● The data
----------

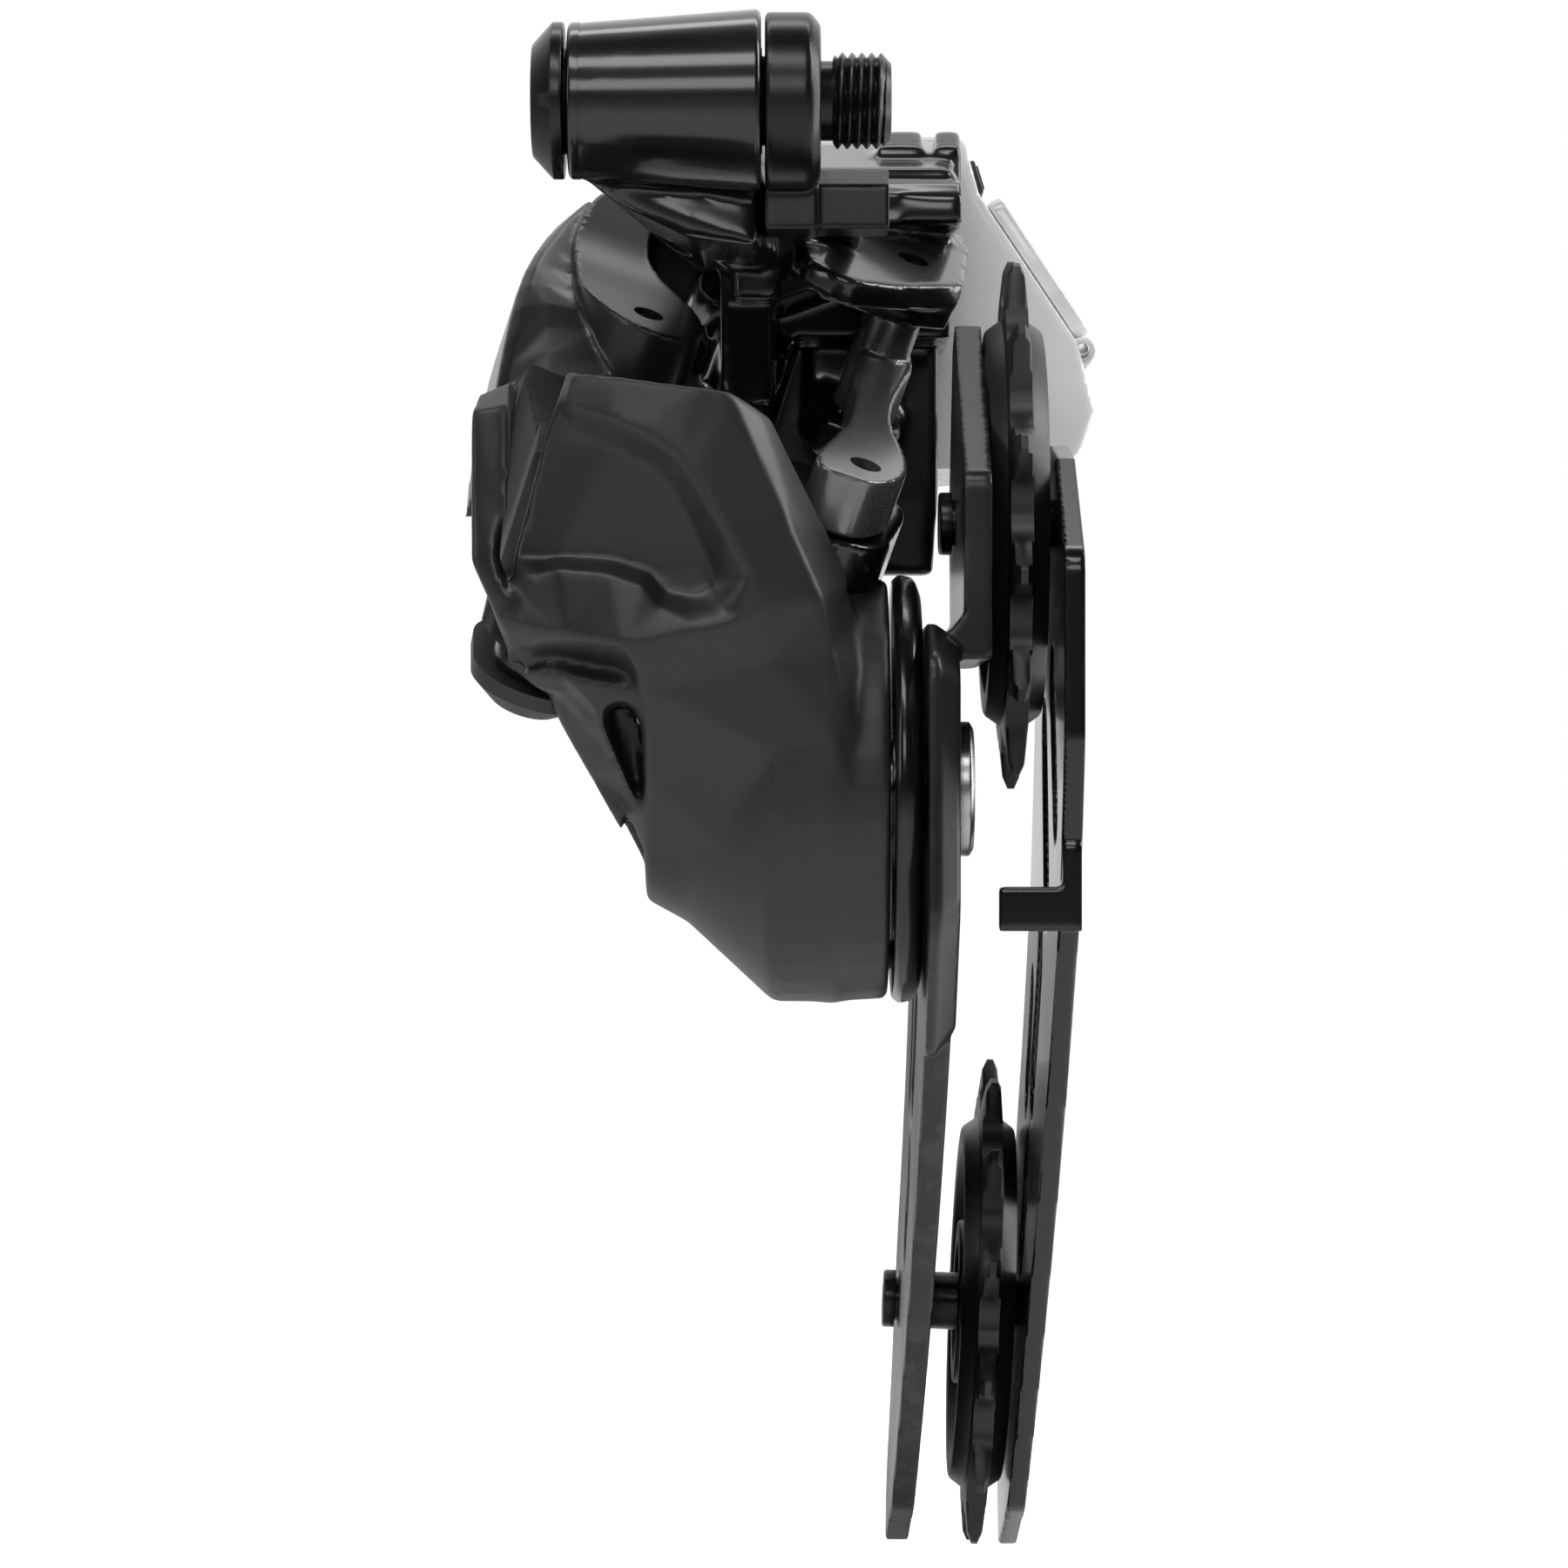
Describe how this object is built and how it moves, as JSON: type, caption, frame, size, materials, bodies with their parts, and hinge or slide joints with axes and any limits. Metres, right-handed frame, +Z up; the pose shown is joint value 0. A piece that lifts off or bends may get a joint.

----------

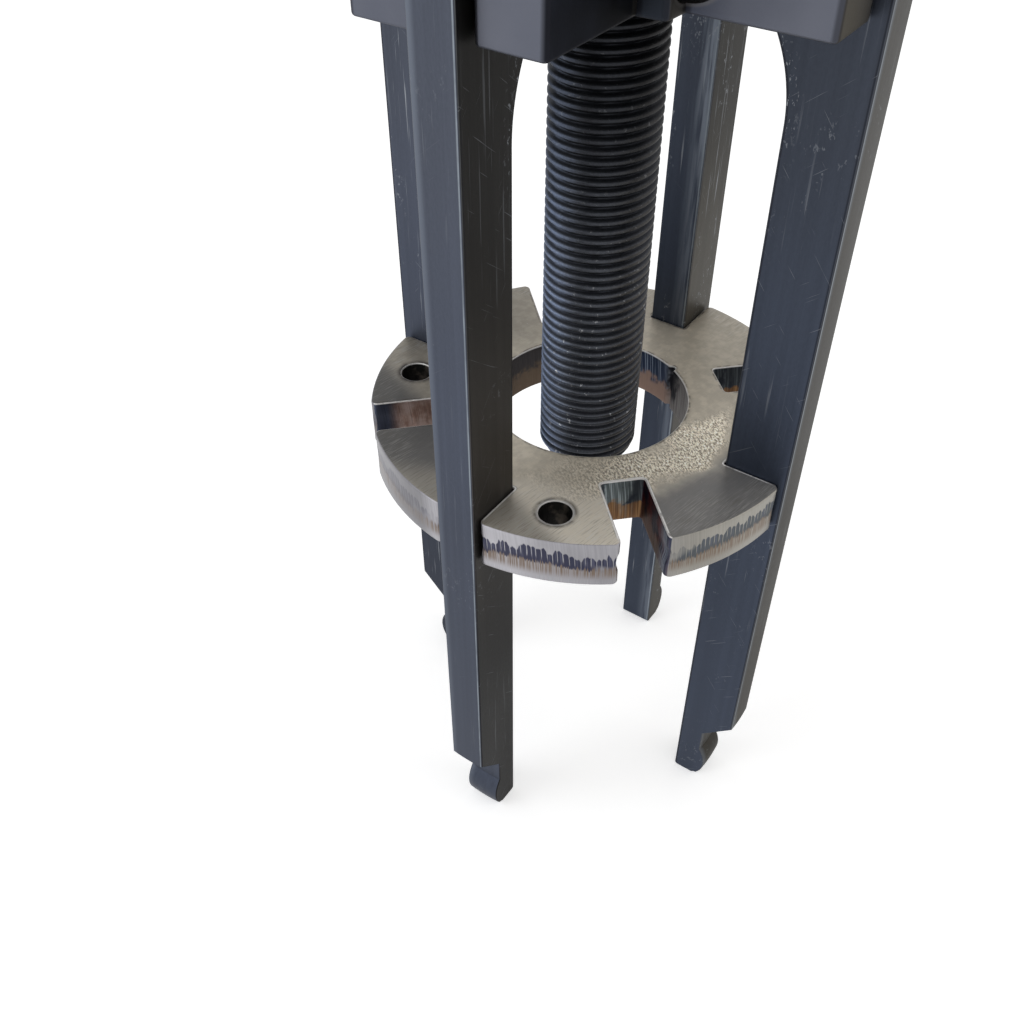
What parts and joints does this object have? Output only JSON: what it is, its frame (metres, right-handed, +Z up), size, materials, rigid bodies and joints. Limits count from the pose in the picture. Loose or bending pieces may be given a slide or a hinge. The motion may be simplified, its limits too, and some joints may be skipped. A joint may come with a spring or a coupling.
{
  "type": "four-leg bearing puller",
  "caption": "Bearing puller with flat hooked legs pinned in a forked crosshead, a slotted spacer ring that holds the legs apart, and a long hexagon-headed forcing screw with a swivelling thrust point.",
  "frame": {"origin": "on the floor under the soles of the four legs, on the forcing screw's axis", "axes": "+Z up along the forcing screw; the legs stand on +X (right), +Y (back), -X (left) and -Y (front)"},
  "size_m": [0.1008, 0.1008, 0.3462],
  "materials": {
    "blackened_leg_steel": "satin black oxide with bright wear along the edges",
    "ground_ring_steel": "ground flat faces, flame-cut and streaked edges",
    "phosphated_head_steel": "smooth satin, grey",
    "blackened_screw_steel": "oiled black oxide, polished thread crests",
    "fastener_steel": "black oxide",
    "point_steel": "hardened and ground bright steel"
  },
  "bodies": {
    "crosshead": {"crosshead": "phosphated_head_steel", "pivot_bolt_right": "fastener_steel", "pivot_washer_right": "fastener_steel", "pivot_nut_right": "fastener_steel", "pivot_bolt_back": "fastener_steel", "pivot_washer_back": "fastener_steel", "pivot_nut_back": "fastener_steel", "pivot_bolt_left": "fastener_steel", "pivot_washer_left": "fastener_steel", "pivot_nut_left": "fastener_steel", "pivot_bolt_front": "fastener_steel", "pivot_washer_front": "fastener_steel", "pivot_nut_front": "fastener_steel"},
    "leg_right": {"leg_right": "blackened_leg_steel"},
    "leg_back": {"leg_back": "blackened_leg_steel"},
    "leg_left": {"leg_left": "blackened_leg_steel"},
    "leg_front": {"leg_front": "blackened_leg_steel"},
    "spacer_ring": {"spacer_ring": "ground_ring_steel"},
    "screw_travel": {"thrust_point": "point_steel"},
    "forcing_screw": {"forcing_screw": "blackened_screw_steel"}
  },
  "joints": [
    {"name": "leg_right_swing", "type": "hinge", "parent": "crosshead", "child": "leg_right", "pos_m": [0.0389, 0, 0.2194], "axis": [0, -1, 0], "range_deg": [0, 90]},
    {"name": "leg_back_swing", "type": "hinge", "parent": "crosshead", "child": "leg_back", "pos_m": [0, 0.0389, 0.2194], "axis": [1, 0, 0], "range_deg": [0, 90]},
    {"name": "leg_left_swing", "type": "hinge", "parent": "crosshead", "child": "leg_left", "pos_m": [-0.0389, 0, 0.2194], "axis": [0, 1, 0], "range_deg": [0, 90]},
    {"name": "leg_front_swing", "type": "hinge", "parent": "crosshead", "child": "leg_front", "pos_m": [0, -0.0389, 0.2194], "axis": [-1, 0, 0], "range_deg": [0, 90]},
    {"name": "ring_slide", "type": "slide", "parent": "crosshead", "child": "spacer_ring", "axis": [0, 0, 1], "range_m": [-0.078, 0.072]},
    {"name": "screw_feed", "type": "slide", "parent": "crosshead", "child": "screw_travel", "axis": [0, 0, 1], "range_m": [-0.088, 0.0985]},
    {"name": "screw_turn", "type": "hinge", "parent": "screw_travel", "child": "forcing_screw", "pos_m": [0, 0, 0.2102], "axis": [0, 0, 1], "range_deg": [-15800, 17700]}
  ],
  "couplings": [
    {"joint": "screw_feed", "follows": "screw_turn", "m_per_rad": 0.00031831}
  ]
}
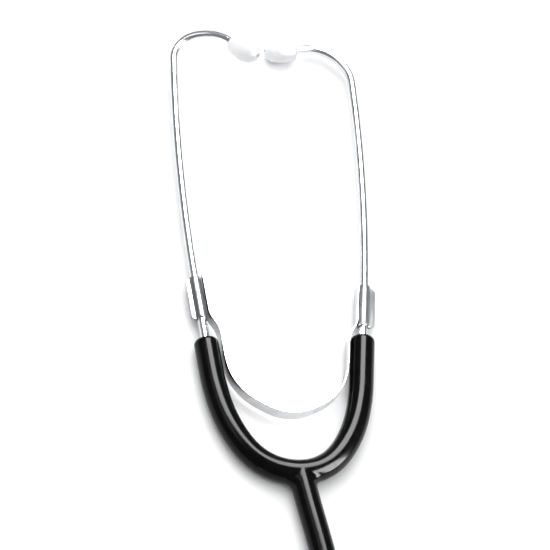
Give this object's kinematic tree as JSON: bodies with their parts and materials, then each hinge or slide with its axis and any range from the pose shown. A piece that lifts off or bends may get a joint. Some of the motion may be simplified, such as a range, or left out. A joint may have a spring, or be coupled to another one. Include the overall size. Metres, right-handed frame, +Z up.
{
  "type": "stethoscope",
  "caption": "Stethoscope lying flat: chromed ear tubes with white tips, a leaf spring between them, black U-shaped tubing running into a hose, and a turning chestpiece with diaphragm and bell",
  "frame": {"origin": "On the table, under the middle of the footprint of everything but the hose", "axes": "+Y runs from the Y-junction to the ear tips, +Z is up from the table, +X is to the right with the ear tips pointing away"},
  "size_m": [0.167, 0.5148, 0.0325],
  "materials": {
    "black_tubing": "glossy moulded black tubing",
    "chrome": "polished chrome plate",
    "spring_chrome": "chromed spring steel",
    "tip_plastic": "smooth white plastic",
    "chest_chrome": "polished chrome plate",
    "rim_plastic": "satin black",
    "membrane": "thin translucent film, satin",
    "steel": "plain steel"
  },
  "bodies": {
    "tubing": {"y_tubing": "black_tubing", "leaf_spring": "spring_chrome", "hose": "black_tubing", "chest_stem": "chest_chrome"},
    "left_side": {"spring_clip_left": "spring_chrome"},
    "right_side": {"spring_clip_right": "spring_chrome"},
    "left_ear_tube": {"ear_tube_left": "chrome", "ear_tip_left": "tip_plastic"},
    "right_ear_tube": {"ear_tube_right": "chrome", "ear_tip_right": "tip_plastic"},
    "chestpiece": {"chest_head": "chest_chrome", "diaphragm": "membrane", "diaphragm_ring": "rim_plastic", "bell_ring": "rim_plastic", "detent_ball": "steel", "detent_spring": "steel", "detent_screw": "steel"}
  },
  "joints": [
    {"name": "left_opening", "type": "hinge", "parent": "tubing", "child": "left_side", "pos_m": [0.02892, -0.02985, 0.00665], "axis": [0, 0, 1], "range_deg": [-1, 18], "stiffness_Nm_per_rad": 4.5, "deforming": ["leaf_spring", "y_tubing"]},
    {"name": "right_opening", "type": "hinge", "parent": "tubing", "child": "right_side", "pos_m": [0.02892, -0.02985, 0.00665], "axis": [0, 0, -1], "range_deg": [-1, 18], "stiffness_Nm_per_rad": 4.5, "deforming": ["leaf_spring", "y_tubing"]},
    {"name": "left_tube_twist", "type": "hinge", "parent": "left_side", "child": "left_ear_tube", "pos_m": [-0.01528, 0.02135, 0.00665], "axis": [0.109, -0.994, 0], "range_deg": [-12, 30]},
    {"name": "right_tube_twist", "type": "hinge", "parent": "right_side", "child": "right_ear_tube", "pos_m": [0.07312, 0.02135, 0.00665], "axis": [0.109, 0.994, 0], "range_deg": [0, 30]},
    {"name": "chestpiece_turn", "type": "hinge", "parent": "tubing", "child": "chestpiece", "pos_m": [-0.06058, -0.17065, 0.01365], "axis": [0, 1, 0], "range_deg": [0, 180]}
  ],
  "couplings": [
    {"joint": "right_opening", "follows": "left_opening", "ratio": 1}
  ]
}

----------

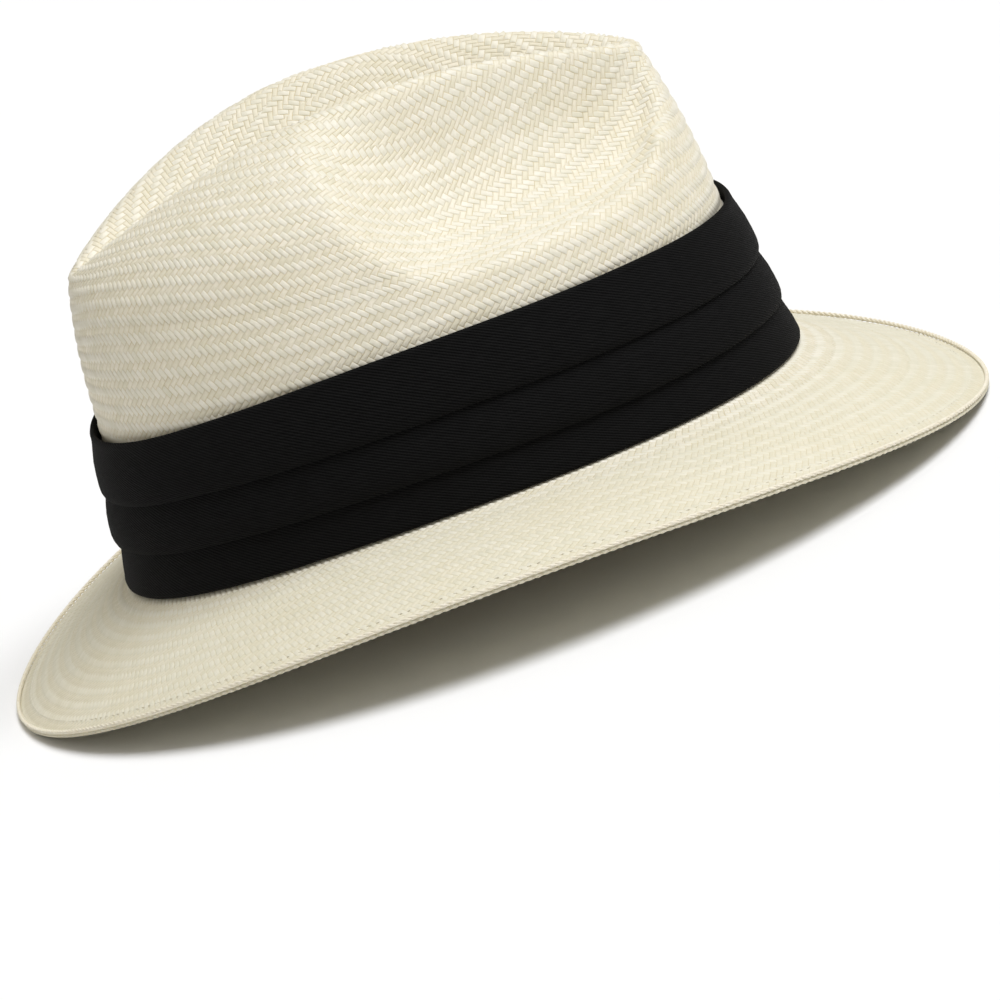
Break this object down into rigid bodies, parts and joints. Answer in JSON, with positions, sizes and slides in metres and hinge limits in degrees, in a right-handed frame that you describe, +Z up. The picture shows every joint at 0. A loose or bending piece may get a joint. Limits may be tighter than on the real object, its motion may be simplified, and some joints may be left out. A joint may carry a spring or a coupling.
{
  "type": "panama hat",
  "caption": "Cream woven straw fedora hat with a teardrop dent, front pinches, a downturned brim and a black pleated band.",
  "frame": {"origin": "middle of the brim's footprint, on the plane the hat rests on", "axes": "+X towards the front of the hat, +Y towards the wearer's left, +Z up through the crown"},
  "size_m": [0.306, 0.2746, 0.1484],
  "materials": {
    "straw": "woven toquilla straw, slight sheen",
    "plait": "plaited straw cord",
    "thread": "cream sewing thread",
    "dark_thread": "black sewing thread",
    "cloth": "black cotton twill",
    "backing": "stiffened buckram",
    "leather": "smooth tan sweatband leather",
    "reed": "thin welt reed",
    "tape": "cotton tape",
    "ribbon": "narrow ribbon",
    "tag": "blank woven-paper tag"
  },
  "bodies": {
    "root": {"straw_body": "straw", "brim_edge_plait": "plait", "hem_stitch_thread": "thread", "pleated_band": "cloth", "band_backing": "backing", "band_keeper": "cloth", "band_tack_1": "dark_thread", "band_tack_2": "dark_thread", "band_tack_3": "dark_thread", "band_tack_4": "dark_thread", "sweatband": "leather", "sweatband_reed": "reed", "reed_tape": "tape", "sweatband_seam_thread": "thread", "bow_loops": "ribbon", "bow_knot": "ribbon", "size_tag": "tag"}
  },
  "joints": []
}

----------

● What you are asked to do
Look over the listing above. Pick out and copy every line that includes "into".

● Response
  "caption": "Stethoscope lying flat: chromed ear tubes with white tips, a leaf spring between them, black U-shaped tubing running into a hose, and a turning chestpiece with diaphragm and bell",
Break this object down into rigid bodies, parts and joints. Answer in JSON, with positions, sizes and slides in metres and hinge limits in degrees, in a right-handed frame that you describe, +Z up. The picture shows every joint at 0. A loose or bending piece may get a joint. Limits may be tighter than on the real object, its motion may be simplified, and some joints may be left out. A joint may carry a spring or a coupling.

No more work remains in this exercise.